■ DESCRIPTION OF THE TASK ■
Using the data below, output the first line and every line after it up to and including the line containing "SKIN_GAP = 0.1", exactly as written and with nothing added.

╔══

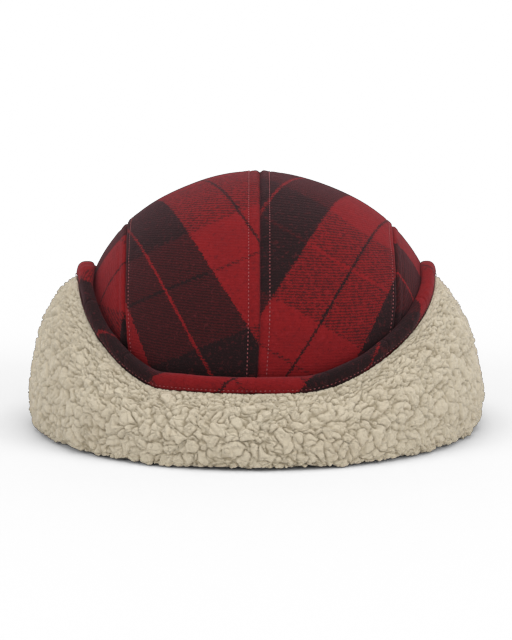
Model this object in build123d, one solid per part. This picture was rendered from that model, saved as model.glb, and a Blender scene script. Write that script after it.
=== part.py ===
from build123d import *
import os
from math import sin, cos, radians, hypot

os.makedirs("parts", exist_ok=True)

# Frame: Z up, the hat stands on z = 0, its back faces -Y and its front +Y. Millimetres.

# Crown
CROWN_A = 92.0          # outer half width, X
CROWN_B = 103.0         # outer half length, Y
CROWN_C = 77.0          # rise of the dome above the straight wall
WALL_TOP = 56.0         # height where the wall turns into the dome
CROWN_LOW = 10.0        # lower edge of the wool panels
WOOL = 2.5              # wool thickness
SIDE_SEAM = 70.0        # seams between top and side panels lie at x = +-70

# Lining and bands
LINING = 2.6            # quilted lining thickness
LINING_LOW = 30.2
SWEAT_LOW = 30.4
SWEAT_TOP = 54.0
SWEAT = 1.4
BAND_IN_A = 83.5        # inner half width of the pile band
BAND_IN_B = 94.5
BAND_OUT_A = 92.0       # outer half width of its foot
BAND_OUT_B = 103.0
BAND_FOOT = 9.9
BAND_TOP = 30.0
SKIN_GAP = 0.1          # play between layers that lie against each other

# Turned-up cuff, on the fold line ellipse
FOLD_A = 100.0
FOLD_B = 112.0
CUFF_END = 128.0        # the cuff runs from -128 to +128 degrees about the back
STRIPS = 12
STRIP_GAP = 0.30        # degrees between neighbouring strips
CUFF_LOW = 0.5
CUFF_IN = -7.3          # wool face next to the crown, measured out from the fold line
HEM_WIDE = 6.6          # thickness of the rolled hem
LEAN = 3.9              # how far the top of the cuff over the ears leans in
LEAN_LOW = 52.0
HEM_HIGH = 8.4
BACK_HEIGHT = 35.4      # lower edge of the hem at the back
SIDE_HEIGHT = 78.0      # over the ears
END_HEIGHT = 65.0       # and where the cuff ends beside the front flap
LEFT_CLIMB = (30.0, 80.0)    # degrees from the back over which the hem climbs
RIGHT_CLIMB = (16.0, 84.0)
PEAK = 86.0
PILE_BACK = 18.0        # pile bulge beyond the fold line at the back and front
PILE_SIDE = 20.8        # and over the ears
PILE_FOOT = 15.5        # how far out the pile stands on the table

# Front flap, stitched up against the crown
FRONT_START = 131.0
FRONT_END = 229.0
FRONT_SECTIONS = 13
FRONT_IN = -7.6
FRONT_LOW = 10.2
FRONT_HEIGHT = 64.0
FRONT_HEM_OUT = -1.5
FRONT_PILE_IN = -5.1


def dome(a, b, c, low):
    """Solid of the crown's form: an oval wall that closes in an ellipsoid."""
    base = Line((0, low), (a, low))
    wall = Line((a, low), (a, WALL_TOP))
    top = EllipticalCenterArc((0, WALL_TOP), a, c, start_angle=0, arc_size=90)
    axis = Line((0, WALL_TOP + c), (0, low))
    face = Plane.XZ * make_face([base, wall, top, axis])
    return scale(revolve(face, Axis.Z), by=(1, b / a, 1))


def shell(inset, thick, low):
    """Dome-shaped layer lying the given inset inside the crown's outer face."""
    outside = dome(CROWN_A - inset, CROWN_B - inset, CROWN_C - inset, low)
    deep = inset + thick
    inside = dome(CROWN_A - deep, CROWN_B - deep, CROWN_C - deep, low - 1)
    return outside - inside


def slab(x_low, x_high):
    """Block that keeps what lies between two planes across the hat."""
    middle = (x_low + x_high) / 2
    return Pos(middle, 0, 80) * Box(x_high - x_low, 300, 200)


def four_panels(layer, name):
    """Cut a layer into two top panels and two side panels along the seams."""
    cuts = {
        "left_side": (-150, -SIDE_SEAM),
        "left_top": (-SIDE_SEAM, 0),
        "right_top": (0, SIDE_SEAM),
        "right_side": (SIDE_SEAM, 150),
    }
    for place, (low, high) in cuts.items():
        export_step(layer & slab(low, high), "parts/%s_%s.step" % (place, name))


def oval_ring(out_a, out_b, in_a, in_b, low, high):
    """Upright oval ring between two heights."""
    flat = Ellipse(out_a, out_b) - Ellipse(in_a, in_b)
    return Pos(0, 0, low) * extrude(flat, high - low)


def sweatband():
    a = CROWN_A - WOOL - SKIN_GAP - LINING - SKIN_GAP
    b = CROWN_B - WOOL - SKIN_GAP - LINING - SKIN_GAP
    return oval_ring(a, b, a - SWEAT, b - SWEAT, SWEAT_LOW, SWEAT_TOP)


def pile_band():
    """Band round the head opening: a wide foot to stand on and a thin upright."""
    foot = oval_ring(BAND_OUT_A, BAND_OUT_B, BAND_IN_A, BAND_IN_B, 0, BAND_FOOT)
    up_a = CROWN_A - WOOL - SKIN_GAP
    up_b = CROWN_B - WOOL - SKIN_GAP
    upright = oval_ring(up_a, up_b, BAND_IN_A, BAND_IN_B, BAND_FOOT, BAND_TOP)
    return foot + upright


def section(turn, points):
    """Closed outline standing across the fold line, turn degrees from the back."""
    s = sin(radians(turn))
    c = cos(radians(turn))
    size = hypot(FOLD_B * s, FOLD_A * c)
    nx = FOLD_B * s / size
    ny = -FOLD_A * c / size
    px = FOLD_A * s
    py = -FOLD_B * c
    return Wire.make_polygon(
        [Vector(px + nx * n, py + ny * n, z) for n, z in points], close=True
    )


def hem_height(turn):
    """Height of the hem's lower edge: low at the back, high over the ears."""
    away = abs(turn)
    start, end = LEFT_CLIMB if turn < 0 else RIGHT_CLIMB
    k = min(max((away - start) / (end - start), 0.0), 1.0)
    climb = (k * k * (3 - 2 * k) + k**1.2) / 2
    d = min(max((away - PEAK) / (CUFF_END - PEAK), 0.0), 1.0)
    drop = (SIDE_HEIGHT - END_HEIGHT) * d * d * (3 - 2 * d)
    return BACK_HEIGHT + (SIDE_HEIGHT - BACK_HEIGHT) * climb - drop


def lean_in(high):
    """How far the cuff leans towards the crown at a height."""
    k = max(high - LEAN_LOW, 0.0) / (SIDE_HEIGHT - LEAN_LOW)
    return -LEAN * k * k


def pile_bulge(turn):
    return PILE_BACK + (PILE_SIDE - PILE_BACK) * sin(radians(turn)) ** 2


def levels(low, high):
    """Heights at which the layers of the cuff have a corner."""
    return [low + (high - low) * share for share in (0.0, 0.55, 0.7, 0.85, 1.0)]


def fullness(turn):
    """Power of the upper curve of the pile; the left side is a little fuller."""
    return 0.77 + 0.05 * sin(radians(turn))


def pile_outline(face_in, face_top, turn, top, leaning):
    """Outline of the plump pile: flat foot, full belly, drawn in under the hem."""
    bulge = pile_bulge(turn)
    belly = 8.0 + 0.08 * top
    points = [(PILE_FOOT, CUFF_LOW)]
    for step in range(1, 4):
        v = cos(radians(90.0 * step / 4))
        out = PILE_FOOT + (bulge - PILE_FOOT) * (1 - v * v) ** 0.5
        points.append((out, belly - (belly - CUFF_LOW) * v))
    points.append((bulge, belly))
    for step in range(1, 6):
        u = sin(radians(90.0 * step / 6))
        out = face_top + (bulge - face_top) * (1 - u * u) ** fullness(turn)
        points.append((out, belly + (top - belly) * u))
    points.append((face_top, top))
    for high in reversed(levels(CUFF_LOW, top)):
        points.append((face_in + (lean_in(high) if leaning else 0.0), high))
    return points


def hem_outline(face_in, face_out, low):
    """Outline of the rolled hem, rounded along its top."""
    return [
        (face_in, low),
        (face_out, low),
        (face_out, low + 0.6 * HEM_HIGH),
        (face_out - 1.6, low + HEM_HIGH),
        (face_in + 1.6, low + HEM_HIGH),
        (face_in, low + 0.7 * HEM_HIGH),
    ]


def sheet_outline(face_in, low, high, leaning):
    """Outline of a standing layer of wool."""
    inner = [(face_in + (lean_in(z) if leaning else 0.0), z) for z in levels(low, high)]
    thick = WOOL - SKIN_GAP
    return inner + [(n + thick, z) for n, z in reversed(inner)]


def sweep(turns, outline):
    """Solid running through the outline at each of the given turns."""
    return Solid.make_loft([section(turn, outline(turn)) for turn in turns], ruled=True)


def cuff_wool(turn):
    return sheet_outline(CUFF_IN, CUFF_LOW, hem_height(turn) - SKIN_GAP, True)


def cuff_pile(turn):
    top = hem_height(turn) - SKIN_GAP
    face_top = CUFF_IN + HEM_WIDE - 0.5 + lean_in(top)
    return pile_outline(CUFF_IN + WOOL, face_top, turn, top, True)


def cuff_hem(turn):
    low = hem_height(turn)
    face = CUFF_IN + lean_in(low)
    return hem_outline(face, face + HEM_WIDE, low)


def front_wool(turn):
    return sheet_outline(FRONT_IN, FRONT_LOW, FRONT_HEIGHT - SKIN_GAP, False)


def front_pile(turn):
    top = FRONT_HEIGHT - SKIN_GAP
    return pile_outline(FRONT_PILE_IN, FRONT_HEM_OUT, turn, top, False)


def front_hem(turn):
    return hem_outline(FRONT_IN, FRONT_HEM_OUT, FRONT_HEIGHT)


def strip_name(index):
    """Strips are numbered from the left ear round the back to the right ear."""
    group = ["left_ear", "neck", "right_ear"][index * 3 // STRIPS]
    return group, index % (STRIPS // 3) + 1


def cuff():
    """The folding cuff, in strips that turn together about the fold line."""
    width = 2 * CUFF_END / STRIPS
    for index in range(STRIPS):
        start = -CUFF_END + width * index + STRIP_GAP / 2
        end = -CUFF_END + width * (index + 1) - STRIP_GAP / 2
        turns = [start + (end - start) * step / 4 for step in range(5)]
        group, number = strip_name(index)
        for layer, outline in (("wool", cuff_wool), ("pile", cuff_pile), ("hem", cuff_hem)):
            solid = sweep(turns, outline)
            export_step(solid, "parts/%s_%s_%d.step" % (group, layer, number))


def front_flap():
    step = (FRONT_END - FRONT_START) / (FRONT_SECTIONS - 1)
    turns = [FRONT_START + step * index for index in range(FRONT_SECTIONS)]
    export_step(sweep(turns, front_wool), "parts/front_flap_wool.step")
    export_step(sweep(turns, front_pile), "parts/front_flap_pile.step")
    export_step(sweep(turns, front_hem), "parts/front_flap_hem.step")


four_panels(shell(0, WOOL, CROWN_LOW), "panel")
four_panels(shell(WOOL + SKIN_GAP, LINING, LINING_LOW), "lining")
export_step(sweatband(), "parts/sweatband.step")
export_step(pile_band(), "parts/pile_band.step")
front_flap()
cuff()
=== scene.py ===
import math

import bmesh
import bpy
import numpy as np
from mathutils import Matrix, Vector, noise


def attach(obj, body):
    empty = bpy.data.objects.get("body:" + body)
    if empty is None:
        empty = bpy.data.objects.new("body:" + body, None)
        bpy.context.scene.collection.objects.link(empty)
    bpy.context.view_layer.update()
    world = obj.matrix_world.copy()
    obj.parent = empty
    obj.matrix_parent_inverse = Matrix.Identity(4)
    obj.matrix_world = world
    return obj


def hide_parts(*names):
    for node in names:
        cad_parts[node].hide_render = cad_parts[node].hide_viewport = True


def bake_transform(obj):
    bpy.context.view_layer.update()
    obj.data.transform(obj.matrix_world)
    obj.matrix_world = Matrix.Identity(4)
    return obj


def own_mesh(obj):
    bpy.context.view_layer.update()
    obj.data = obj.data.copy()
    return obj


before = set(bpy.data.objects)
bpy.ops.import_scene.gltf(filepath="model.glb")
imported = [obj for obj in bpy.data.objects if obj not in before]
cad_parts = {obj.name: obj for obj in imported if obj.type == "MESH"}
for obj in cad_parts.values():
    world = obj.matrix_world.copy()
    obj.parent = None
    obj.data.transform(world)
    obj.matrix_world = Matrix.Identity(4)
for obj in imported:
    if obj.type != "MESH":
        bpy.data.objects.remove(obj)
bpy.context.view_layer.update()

noise.seed_set(5)  # the offsets of noise_vector differ from run to run without it

# Everything is in metres, Z up; the hat's back faces -Y.

# ------------------------------------------------------------------ sizes
CROWN_A = 0.092
CROWN_B = 0.103
CROWN_C = 0.077
LONGER = CROWN_B - CROWN_A
WALL_TOP = 0.056
CROWN_LOW = 0.010
SIDE_SEAM = 0.070
SEAM_TURN = math.asin(SIDE_SEAM / CROWN_A)

FOLD_A = 0.100
FOLD_B = 0.112
CUFF_END = 128.0
STRIPS = 12
CUFF_IN = -0.0073
HEM_WIDE = 0.0066
HEM_HIGH = 0.0084
LEAN = 0.0039
LEAN_LOW = 0.052
BACK_HEIGHT = 0.0354
SIDE_HEIGHT = 0.078
END_HEIGHT = 0.065
LEFT_CLIMB = (30.0, 80.0)
RIGHT_CLIMB = (16.0, 84.0)
PEAK = 86.0

FRONT_START = 131.0
FRONT_END = 229.0
FRONT_HEIGHT = 0.064
FRONT_IN = -0.0076
FRONT_HEM = 0.0061

PILE_FOOT = 0.0155  # how far out from the fold line the pile stands on the table
PILE_BACK = 0.018  # how far out it bulges at the back and front
PILE_SIDE = 0.0208  # and over the ears

PANEL_THICK = 0.0022
CUFF_THICK = 0.0016
LINING_THICK = 0.001
LINING_IN = 0.0042  # middle of the lining, inside the crown's form

MM = 0.001
FINE = 0.00062  # mesh size of the pile
COARSE = 1  # divides the mesh of the cloth pieces


def smooth(x):
    x = min(max(x, 0.0), 1.0)
    return x * x * (3 - 2 * x)


def bell(d, width):
    return math.exp(-((d / width) ** 2))


# ------------------------------------------------------------------ making pieces
def new_piece(name, bm, material, body, replaced=()):
    """Turn a bmesh into a finished piece that rides on a body."""
    mesh = bpy.data.meshes.new(name)
    bm.to_mesh(mesh)
    bm.free()
    piece = bpy.data.objects.new(name, mesh)
    bpy.context.scene.collection.objects.link(piece)
    mesh.materials.append(material)
    if body:
        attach(piece, body)
    if replaced:
        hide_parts(*replaced)
    return piece


def grid(columns, rows):
    """Flat unit grid with a UV layer; its corners are at 0 and 1."""
    bm = bmesh.new()
    bm.loops.layers.uv.new("UVMap")
    bmesh.ops.create_grid(bm, x_segments=columns, y_segments=rows, size=0.5)
    bmesh.ops.translate(bm, vec=(0.5, 0.5, 0), verts=bm.verts)
    return bm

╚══

■ EXERCISE OUTPUT ■
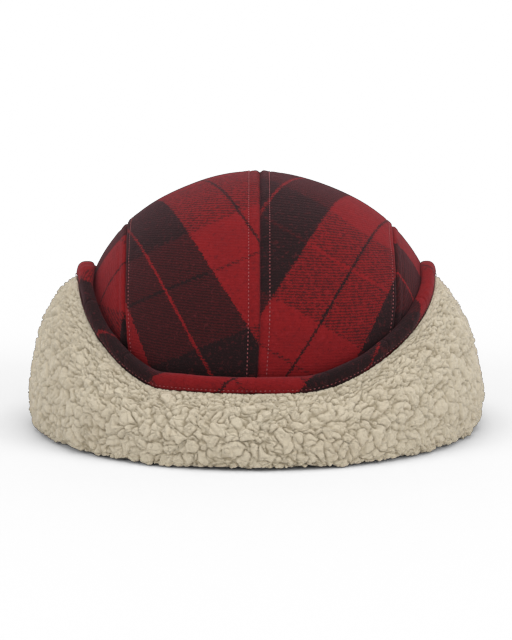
Model this object in build123d, one solid per part. This picture was rendered from that model, saved as model.glb, and a Blender scene script. Write that script after it.
=== part.py ===
from build123d import *
import os
from math import sin, cos, radians, hypot

os.makedirs("parts", exist_ok=True)

# Frame: Z up, the hat stands on z = 0, its back faces -Y and its front +Y. Millimetres.

# Crown
CROWN_A = 92.0          # outer half width, X
CROWN_B = 103.0         # outer half length, Y
CROWN_C = 77.0          # rise of the dome above the straight wall
WALL_TOP = 56.0         # height where the wall turns into the dome
CROWN_LOW = 10.0        # lower edge of the wool panels
WOOL = 2.5              # wool thickness
SIDE_SEAM = 70.0        # seams between top and side panels lie at x = +-70

# Lining and bands
LINING = 2.6            # quilted lining thickness
LINING_LOW = 30.2
SWEAT_LOW = 30.4
SWEAT_TOP = 54.0
SWEAT = 1.4
BAND_IN_A = 83.5        # inner half width of the pile band
BAND_IN_B = 94.5
BAND_OUT_A = 92.0       # outer half width of its foot
BAND_OUT_B = 103.0
BAND_FOOT = 9.9
BAND_TOP = 30.0
SKIN_GAP = 0.1          # play between layers that lie against each other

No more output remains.